▶ Given problem: Print verbatim the lines of the entries from the one containing "Write the OpenSCAD" to the last, inclusive, and no others.

## START Extracted material

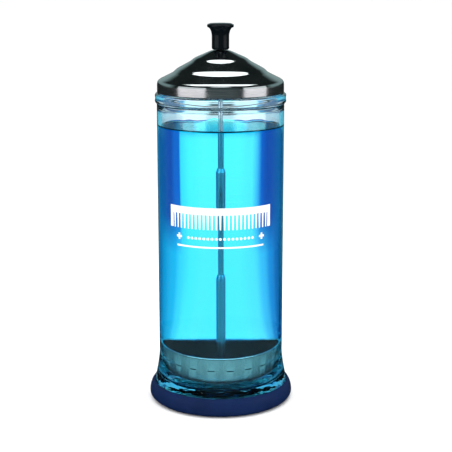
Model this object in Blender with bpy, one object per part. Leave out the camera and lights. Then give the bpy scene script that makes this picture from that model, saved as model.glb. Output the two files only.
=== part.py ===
"""A tall glass disinfectant jar for combs and scissors.

The glass stands in a rubber base. A stepped metal lid rests on the bead below the neck's rim. The knob, the
rod and the basket hang from the lid, and lift out with it.
Lengths below are in millimetres. The origin is the centre of the base's underside, with +Z up.
"""

import math

import bmesh
import bpy
from mathutils import Matrix

MM = 0.001
GAP = 0.3
LARGE_STEPS = 48
MIDDLE_STEPS = 32
SMALL_STEPS = 20

# Rubber base: a cup whose bulging side is two quarter ellipses, one above and one below its widest height.
BASE_RADIUS = 56.1
BASE_BULGE = 5.8
BASE_WIDEST = 5.0
BASE_UPPER = 10.0
BASE_LIP_ANGLE = 62.0
BASE_FLOOR = 2.5
BASE_RECESS_RADIUS = 30.0
BASE_RECESS = 0.8
BASE_RECESS_EDGE = 1.0
LIP_DEPTH = 0.6
LIP_THICK = 0.35

# Glass jar
JAR_RADIUS = 48.3
JAR_WALL = 2.8
JAR_BOTTOM = BASE_FLOOR + GAP
JAR_FLOOR = 15.8
JAR_FLOOR_CORNER = 9.0
JAR_PUNT_RADIUS = 30.0
JAR_PUNT = 1.6
JAR_PUNT_EDGE = 3.0
FOOT_TOP = 38.0
FOOT_LOW = 11.0
FOOT_LIP = 14.4
FOOT_FLARE = 3.6
FOOT_POWER = 1.5
FOOT_CORNER = 4.0
BEAD_LOW = 232.8
BEAD_TOP = 240.2
BEAD_PROUD = 1.4
BEAD_ROUND = 1.6
BEAD_WAIST = 0.25
BEAD_SEAM = 0.4
NECK_RADIUS = 46.6
NECK_BORE = 43.6
NECK_TOP = 247.6
NECK_BLEND_LOW = 227.0
NECK_BLEND_HIGH = 237.0

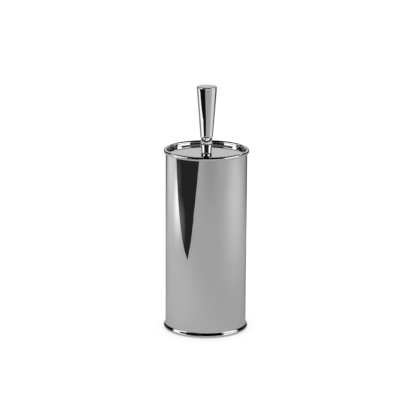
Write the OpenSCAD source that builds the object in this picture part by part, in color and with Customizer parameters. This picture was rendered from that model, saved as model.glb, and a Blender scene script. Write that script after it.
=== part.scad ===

## END Extracted material

▶ Task solution:
Write the OpenSCAD source that builds the object in this picture part by part, in color and with Customizer parameters. This picture was rendered from that model, saved as model.glb, and a Blender scene script. Write that script after it.
=== part.scad ===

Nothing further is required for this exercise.